Lyric will soon start its holiday run of “Elf,” followed by Cariani’s “Love/Sick,” and “Fun Home” before finishing the season with “Grumpy Old Men.”

Portland Players will produce “Chitty Chitty Bang Bang” for the holiday season before it has you swooning over “Pride and Prejudice” this winter. The hardest question you’ll need to consider is, who will play Mr. Darcy?

Freelance writer Lori Eschholz lives in South Portland.

Sally Wood in “Boxes” at Good Theater. (Kevin Fahrman photo)

Cheap seats

Everyone loves a bargain, right? Here’s how to save a few dollars on your theater-going experience:

Dramatic Repertory Company’s Future Patrons Club provides free tickets to anyone under 25 years old; tickets are also $10 for the second Wednesday performance of any show.
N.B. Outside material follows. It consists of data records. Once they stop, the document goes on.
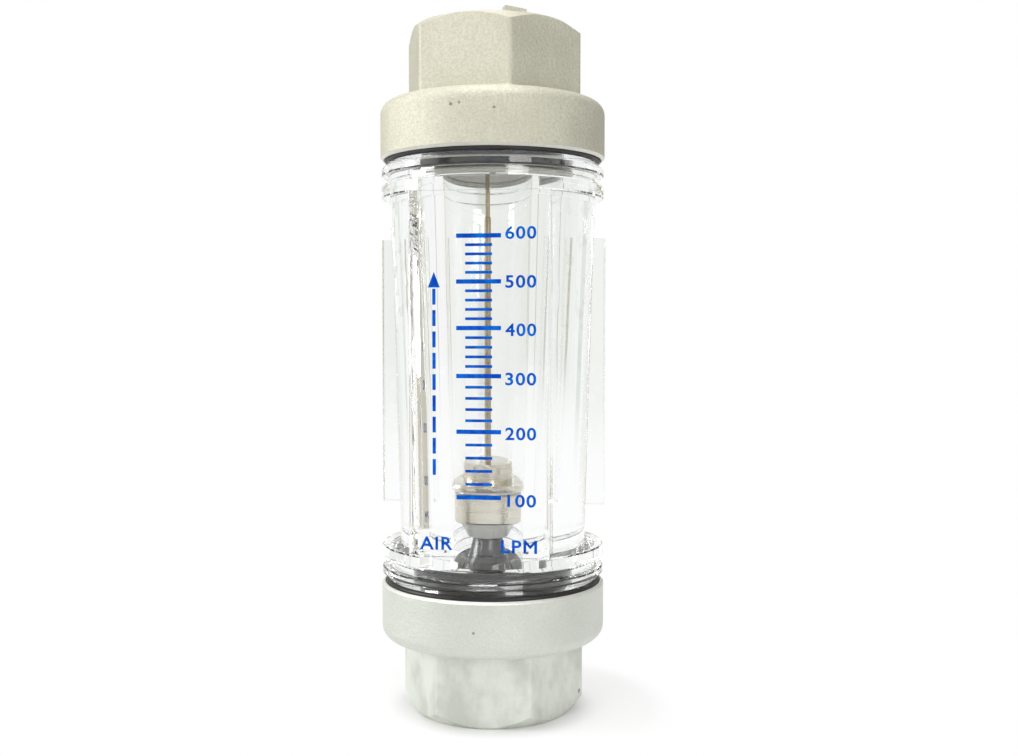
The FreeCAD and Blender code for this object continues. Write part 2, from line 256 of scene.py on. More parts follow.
# %% Pits and skin of a casting
def pit_share(tree, place, large_pits):
    """Small pits here and there, and large ones by place and size in millimetres."""
    spots = tree.nodes.new("ShaderNodeTexVoronoi")
    tree.links.new(place, spots.inputs["Vector"])
    spots.inputs["Scale"].default_value = 170.0
    small = grade(tree, spots.outputs["Distance"], 0.12, 0.05)
    rare = grade(tree, noise(tree, place, 70.0, 2.0), 0.69, 0.72)
    pit = calc(tree, "MULTIPLY", small, rare)
    for spot, size in large_pits:
        apart = tree.nodes.new("ShaderNodeVectorMath")
        apart.operation = "DISTANCE"
        tree.links.new(place, apart.inputs[0])
        apart.inputs[1].default_value = tuple(v * mm for v in spot)
        large = grade(tree, apart.outputs["Value"], size * mm, size * 0.5 * mm)
        pit = calc(tree, "MAXIMUM", pit, large)
    return pit


def skin_color(tree, place, clouds, light, dark, fleck_share):
    color = blend(tree, grade(tree, clouds, 0.20, 0.80), dark, light)
    speckle = noise(tree, place, 1700.0, 3.0, 0.75)
    fleck = calc(tree, "MULTIPLY", grade(tree, speckle, 0.40, 0.62), fleck_share)
    return blend(tree, fleck, color, tinted(dark, 0.78))


def painted_sheen(tree, place, height, color, light, dark, head):
    """Painted sheen in patches on the hexagon, up to its head."""
    sheen = noise(tree, stretch(tree, place, (1.0, 1.0, 0.7)), 105.0, 3.0, 0.55)
    # patches painted lighter and darker than the skin, standing in for reflections: a painted sheen
    patchy = blend(tree, grade(tree, sheen, 0.36, 0.62), tinted(dark, 0.88), tinted(light, 1.14))
    on_hexagon = grade(tree, height, head, head - 1.5 * mm, 0.0, 0.60)
    return blend(tree, on_hexagon, color, patchy)


print("helpers for cast skin")

# %% [markdown]
# ## Cast steel: the two castings
# Both castings get the same material with other numbers: the upper one is warmer, rougher and more
# flecked than the lower one. The colour is laid in the order of the work, first the skin and the
# lower one's painted sheen, then the machined places and the rim with its painted highlight, then
# the pits. The machined places also carry the fine rings that a lathe leaves.


# %% Cast steel
def cast_steel(name, light, dark, grain_depth, fleck_share, end_level, cup_side, large_pits,
               painted_sheen_head=None):
    material, tree, shader, place = new_material(name)
    radius, height = axis_radius(tree, place)
    clouds = noise(tree, place, 60.0, 3.0, 0.5)
    machined = machined_share(tree, radius, height, end_level, cup_side)
    as_cast = calc(tree, "SUBTRACT", 1.0, machined)
    rim = faced_rim_highlight(tree, radius, height, cup_side)
    pit = calc(tree, "MULTIPLY", pit_share(tree, place, large_pits), as_cast)
    # colour
    color = skin_color(tree, place, clouds, light, dark, fleck_share)
    if painted_sheen_head:
        color = painted_sheen(tree, place, height, color, light, dark, painted_sheen_head)
    color = blend(tree, machined, color, (0.74, 0.73, 0.70))
    # the faced-off rim is painted lighter: a painted highlight along its edge
    color = blend(tree, calc(tree, "MULTIPLY", rim, 0.6), color, (0.90, 0.89, 0.85))
    color = blend(tree, calc(tree, "MULTIPLY", pit, 0.75), color, tinted(dark, 0.35))
    tree.links.new(color, shader.inputs["Base Color"])
    # gloss
    rough = calc(tree, "MULTIPLY_ADD", machined, -0.16, 0.46)
    tree.links.new(calc(tree, "MULTIPLY_ADD", clouds, 0.10, rough), shader.inputs["Roughness"])
    shader.inputs["Metallic"].default_value = 0.75
    # relief: grain and pits outside, turning rings inside
    grain = noise(tree, place, 1050.0, 4.0, 0.76)
    relief = calc(tree, "MULTIPLY_ADD", pit, -1.5, calc(tree, "MULTIPLY", grain, as_cast))
    normal = bump(tree, relief, grain_depth * mm, 0.85)
    along = calc(tree, "MULTIPLY", calc(tree, "ADD", radius, height), 26000.0)
    turned = calc(tree, "MULTIPLY", calc(tree, "SINE", along), machined)
    tree.links.new(bump(tree, turned, 0.006 * mm, 0.5, normal), shader.inputs["Normal"])
    return material


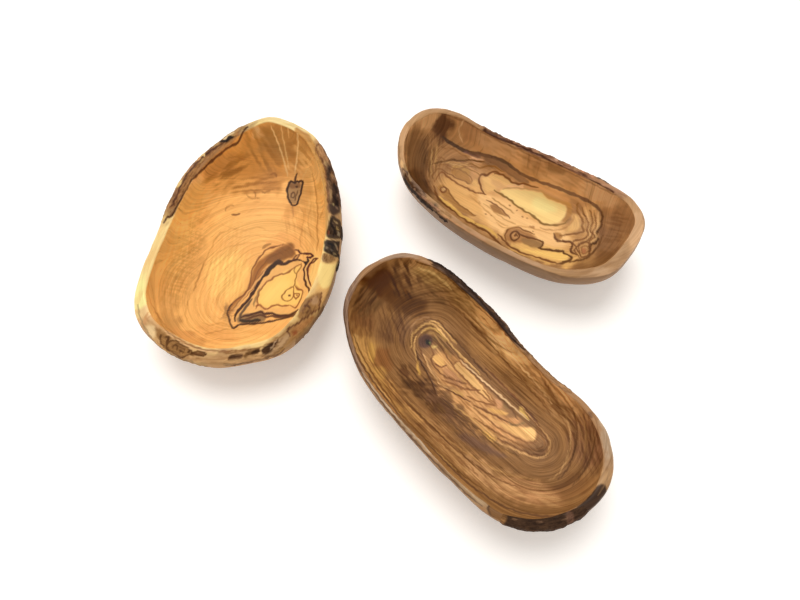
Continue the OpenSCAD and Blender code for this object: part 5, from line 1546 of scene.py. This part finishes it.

Thursdays at Footlights Theatre in Falmouth are pay-what-you-can nights, and there are always discounts for students and seniors.

Good Theater has $15 student tickets at all times, and unsold full-price tickets go to rush pricing two hours before the curtain rises — $10 for general admission and $5 for students.
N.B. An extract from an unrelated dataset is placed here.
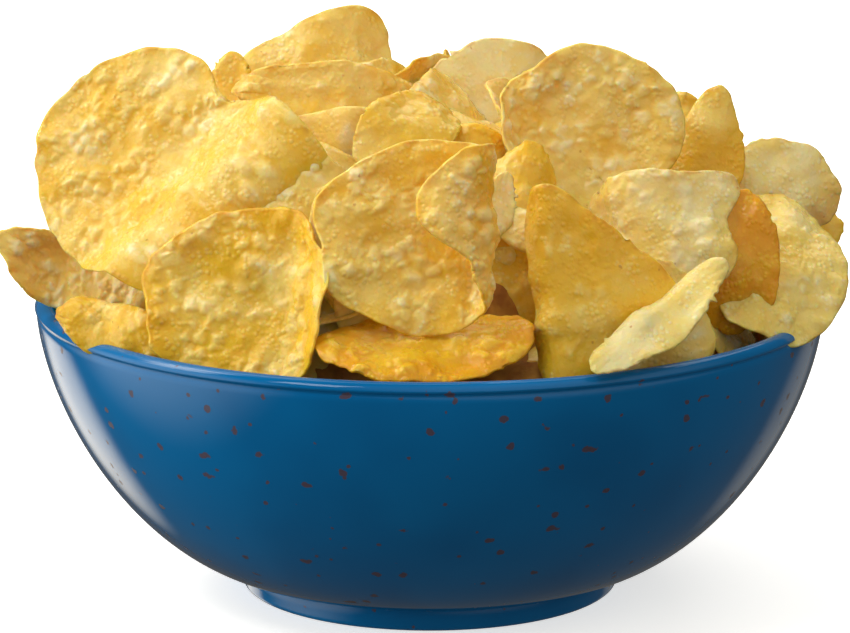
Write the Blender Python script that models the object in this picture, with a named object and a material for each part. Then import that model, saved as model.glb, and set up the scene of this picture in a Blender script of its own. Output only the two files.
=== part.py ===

Lyric Music Theater in South Portland has discounts for children, seniors, and groups.

Pay-what-you-can nights are the first two Thursdays and the first Sunday of a run at Mad Horse Theatre Company in South Portland; 25-and-younger/student tickets are always pay what you can.

Portland Players in South Portland has $6 tickets for children and students on Student Sunday — the first Sunday matinee of every show — plus discounts for children and seniors at all other times.

Portland Stage has limited pay-what-you-can tickets the first Tuesday and Thursday performances at 7:30 p.m. and the third Thursday performance at 2 p.m.; free membership in Rush 35 provides anyone 35 and younger with $15 same-day rush tickets to any mainstage performance, and a free ticket to a show by bringing another person who is under 35 to their first show; students of any age get $15 off their tickets reserved in advance or $15 tickets when purchased the night of the show, and there are discounts for seniors, military, and groups.

Actors always get discount tickets at Snowlion Repertory Company.